The net cost after EDG approval makes a Start Canyon build even more comparable to a month or two of the ongoing staff cost the system replaces. The grant claim is submitted after the project completes — you pay the full cost first, then claim the subsidy.

If you are considering EDG: what to do now

Run the cost estimator to confirm your engagement band. Then book a paid discovery. At the discovery booking stage, flag that EDG timing is a factor — we will structure the discovery deliverable and timeline to support the application, and surface whether the scope and company profile are likely to qualify.

Do not start the build first. The grant is only available if the application is approved before work begins. A six-week delay to process the EDG application pays for itself many times over when it saves 50% of the build cost.

FAQ

Practical questions before you buy.

Can a custom manufacturing ERP qualify for EDG in Singapore?

Yes, provided the project is accompanied by a proper business case showing productivity improvement and business transformation. EDG is not restricted to pre-approved software packages, unlike PSG. Custom builds qualify if they genuinely change how the business operates.

How much does EDG cover for a custom ERP build?

For Singapore SMEs, EDG currently supports up to 50% of qualifying project costs. On a S$20,000 build, that is S$10,000 back. Verify the current support level with Enterprise Singapore before submitting, as rates are periodically reviewed.

When must the EDG application be submitted?

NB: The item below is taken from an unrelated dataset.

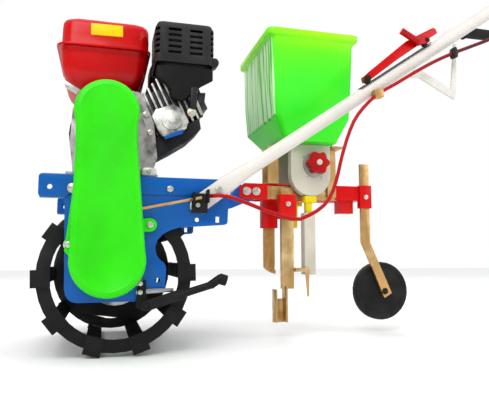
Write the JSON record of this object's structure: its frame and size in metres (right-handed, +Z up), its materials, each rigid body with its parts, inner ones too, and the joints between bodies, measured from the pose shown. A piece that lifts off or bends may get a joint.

The application must be approved before the project begins. You cannot apply retrospectively. The right time to start the EDG conversation is during paid discovery — before the build scope is fixed and the start date is set.

Is an Accredited Management Consultant required for EDG?

EDG applications are typically prepared with or by an Enterprise Singapore Accredited Management Consultant (AMC). They structure the business case and submit the formal application. Start Canyon provides the workflow audit and system architecture that forms the core of the business case.